The votes being then counted it was found that a majority of seven were in favour of the appointment of Joan Lancaster, whereupon Elizabeth Walton, being called upon by the others, declared the result of the election. The Te Deum was then sung and the prospective prioress, reluctantly in this case it seems, was led to the chief altar of the convent church, where she was left, while the result of the election was proclaimed to the people outside ‘in the vulgar tongue.’ All this happened before noon, when the nuns returned to the chapter-house and called upon Elizabeth Walton and Katherine Sayntlow to draw up the deeds of the election, and to lay them before the newly appointed prioress, who was requested to affirm her election at four o’clock in the vestibule of the church. After much persuasion Joan Lancaster yielded and accepted the election. The words of her speech are given; in them she declares that she is a free woman and legitimate, born in lawful wedlock, and therefore entitled to proffer her consent and assent. Eleven nuns put their signatures to this document, one of whom designates herself as subprioress and president, another as leader of the choir, succentrix, another as cellaress, celeraria, and another calls herself treasurer, thesaurissa.
In connection with the Benedictine convent of Langley, in Leicestershire, a further formality is recorded at the election of a new prioress. The permission of the patron of the house having been obtained, the nuns proceeded to elect a new prioress, and a page with a white staff sent by the patron guarded the door of the priory till the election was made. ‘For which in right of his master he was to have his diet but nothing more[913].’

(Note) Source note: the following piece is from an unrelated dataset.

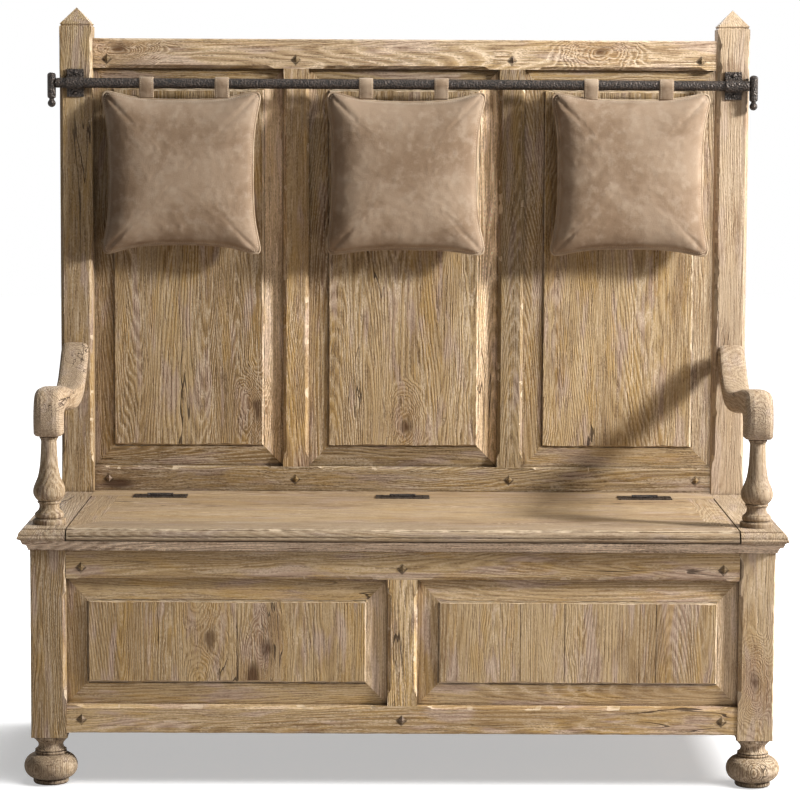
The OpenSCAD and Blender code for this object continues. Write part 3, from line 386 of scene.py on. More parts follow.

The form of consent by which an abbess accepted office is entered in the register of Bishop Lacy of Exeter. In 1449 Johan or Jane Arundell was appointed abbess of the Austin settlement of Legh or Canonlegh, in Devonshire[914]. Her consent is drawn up in English, and in it she speaks of herself as sister Johan Arundell, mynchyn, an ancient word for nun which continued in use in the south of England till the time of the dissolution.